Open Secrets
- Formation: 2012; 14 years ago
- Founder: Hennie van Vuuren
- Type: Independent nonprofit organization
- Registration no.: 195-990-NPO
- Legal status: Registered nonprofit
- Purpose: Social justice Investigations into economic crimes
- Headquarters: Cape Town, South Africa
- Region served: South Africa
- Official language: English
- Key people: Thandeka Gqubule-Mbeki (Chairwoman)
- Publication: Declassified: Apartheid Profits Unaccountable Who Owns South Africa? The Corporations & Economic Crime Report (CECR) Apartheid Guns and Money: A tale of profit
- Revenue: R10.4 million (2024)
- Staff: 22 (2026)
- Website: opensecrets.org.za

= Open Secrets (South Africa) =

South African social justice nonprofit

Open Secrets is a South African registered nonprofit social justice organization, based in Cape Town.
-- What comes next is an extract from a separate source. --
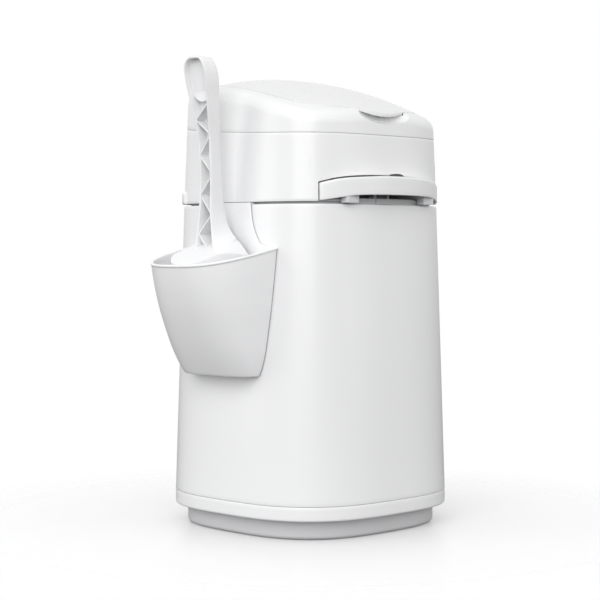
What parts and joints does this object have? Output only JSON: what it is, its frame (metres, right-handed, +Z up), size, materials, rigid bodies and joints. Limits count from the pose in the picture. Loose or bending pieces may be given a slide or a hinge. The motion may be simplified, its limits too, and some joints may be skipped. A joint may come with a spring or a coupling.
{
  "type": "litter disposal pail",
  "caption": "Free-standing pet litter disposal pail with a hinged head, domed lid, spring-closed film jaws worked by a pull handle, and a scoop in a side holder.",
  "frame": {"origin": "centre of the base on the floor", "axes": "+Z up, the pull handle faces -Y, the scoop holder is on the -X side"},
  "size_m": [0.2973, 0.2346, 0.4417],
  "materials": {
    "white_satin": "white moulded plastic, satin to gloss",
    "white_scoop": "white moulded plastic, soft satin",
    "light_plastic": "pale grey moulded plastic, satin",
    "grey_plastic": "mid grey moulded plastic, matt",
    "dark_plastic": "dark grey moulded plastic, satin",
    "rubber_grey": "soft grey sealing rubber",
    "steel": "bright steel",
    "film": "pleated thin plastic film, translucent blue-white"
  },
  "bodies": {
    "pail": {"base_pan": "white_satin", "base_ring": "white_satin", "pail_body": "white_satin", "rear_hinge_pins": "steel", "latch_strike": "steel", "film_cutter_body": "grey_plastic", "film_cutter_blade": "steel", "scoop_holder": "white_satin"},
    "head": {"head_ring": "white_satin", "head_cover": "white_satin", "lid_hinge_pin": "steel", "mechanism_tray": "grey_plastic", "latch_pin": "steel", "guide_deck": "light_plastic", "pinion_axles": "steel", "housing_screws": "steel", "return_spring_left": "steel", "return_spring_right": "steel", "cassette_well": "white_satin", "cassette_tray": "light_plastic", "film_pack": "film", "cassette_cap": "light_plastic"},
    "lid": {"lid_shell": "white_satin", "lid_gasket": "rubber_grey", "lid_liner": "light_plastic", "lid_latch_tab": "light_plastic"},
    "handle_slide": {"pull_handle": "white_satin", "jaw_slide": "light_plastic", "front_jaw_lip": "rubber_grey", "handle_screws": "steel"},
    "rear_jaw_slide": {"rear_jaw": "light_plastic", "rear_jaw_lip": "rubber_grey"},
    "pinion_right": {"pinion_right": "grey_plastic"},
    "pinion_left": {"pinion_left": "grey_plastic"},
    "latch": {"head_latch": "grey_plastic"},
    "button": {"release_button": "dark_plastic"},
    "scoop": {"scoop": "white_scoop"}
  },
  "joints": [
    {"name": "head_hinge", "type": "hinge", "parent": "pail", "child": "head", "pos_m": [0, 0.103, 0.312], "axis": [-1, 0, 0], "range_deg": [0, 80]},
    {"name": "lid_hinge", "type": "hinge", "parent": "head", "child": "lid", "pos_m": [0, 0.0834, 0.4278], "axis": [-1, 0, 0], "range_deg": [0, 95]},
    {"name": "handle_pull", "type": "slide", "parent": "head", "child": "handle_slide", "axis": [0, -1, 0], "range_m": [0, 0.04], "stiffness_N_per_m": 120, "springref_m": -0.02, "deforming": ["return_spring_left", "return_spring_right"]},
    {"name": "rear_jaw_travel", "type": "slide", "parent": "head", "child": "rear_jaw_slide", "axis": [0, 1, 0], "range_m": [0, 0.04]},
    {"name": "pinion_right_spin", "type": "hinge", "parent": "head", "child": "pinion_right", "pos_m": [0.072, -0.004, 0.3145], "axis": [0, 0, 1], "range_deg": [0, 230]},
    {"name": "pinion_left_spin", "type": "hinge", "parent": "head", "child": "pinion_left", "pos_m": [-0.072, -0.004, 0.3145], "axis": [0, 0, -1], "range_deg": [0, 230]},
    {"name": "button_press", "type": "slide", "parent": "handle_slide", "child": "button", "axis": [0, 0, -1], "range_m": [0, 0.002], "stiffness_N_per_m": 400, "springref_m": -0.001},
    {"name": "latch_turn", "type": "hinge", "parent": "head", "child": "latch", "pos_m": [0, -0.092, 0.316], "axis": [1, 0, 0], "range_deg": [0, 6]},
    {"name": "scoop_lift", "type": "slide", "parent": "pail", "child": "scoop", "axis": [0, 0, 1], "range_m": [0, 0.15]}
  ],
  "couplings": [
    {"joint": "rear_jaw_travel", "follows": "handle_pull", "ratio": 1},
    {"joint": "pinion_right_spin", "follows": "handle_pull", "rad_per_m": 100},
    {"joint": "pinion_left_spin", "follows": "handle_pull", "rad_per_m": 100},
    {"joint": "latch_turn", "follows": "button_press", "rad_per_m": 45.5}
  ]
}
Founded in 2012, Open Secrets works to expose economic crime and human rights abuses, holding powerful corporations, politicians, and other private individuals to account. It operates without funding from corporations or governments.

== History ==

Open Secrets was originally established through a fellowship awarded by the Open Society Foundation for South Africa in 2012. It operated as a project of the Institute for Justice and Reconciliation from January 2014.

The organization was founded by Hennie van Vuuren, a researcher and anti-corruption activist who was a fellow of the Open Society Foundation for South Africa, Director at the Institute for Security Studies, and author of The Devil in the Detail: How the Arms Deal Changed Everything (2011).

In 2017, the work of Open Secrets gained significant traction, when the organization published Apartheid Guns and Money: A tale of profit, a 600+ page book, authored by van Vuuren, about apartheid's economic crimes. The book was an exposé of the machinery that was created in defense of apartheid and in support of sanctions busting, as well as the people who profited from such. To create the book, research was conducted into over 45,000 documents from 26 public and private collections, across seven countries.

In the same year, Open Secrets registered as an independent nonprofit organization. It is also registered as a public benefit organization (PBO).

In 2018, Open Secrets launched a podcast titled Freedom for Sale, and launched a new website to serve as a repository for information about the organization's various projects.

== Operations ==

Open Secrets operates under a board of directors, and employs a team of investigators, lawyers, and campaigners. It receives no funding from corporations or governments, relying solely on funding from a group of philanthropic partners, as well as independent donors.

 Publications

The organization also produces numerous publications, including:

- Investigative Reports, which covers a variety of topics and seeks to uncover new information and provide analysis on systemic crimes. The articles use archives, declassified documents, and firsthand accounts for evidence
- Declassified: Apartheid Profits, a series of articles released via Daily Maverick and news24, relating to individuals and corporations who supported apartheid
- Unaccountable, a series published on the Daily Maverick, covering corporations and individuals who have never been held accountable or have never faced substantive justice for economic crime
- Who Owns South Africa?, a series about powerful corporations holding significant wealth and influence in South Africa's economic industries
- The Corporations & Economic Crime Report (CECR), which aims to explore the most egregious cases of economic crimes and corruption by private financial institutions
- Numerous other publications with partner organizations

== Funders ==

Open Secrets' funders include The Claude Leon Foundation, Open Society Foundations, Millenium Trust, RAITH Foundation, ClimateWorks Foundation, and Heinrich Böll Stiftung Southern Africa.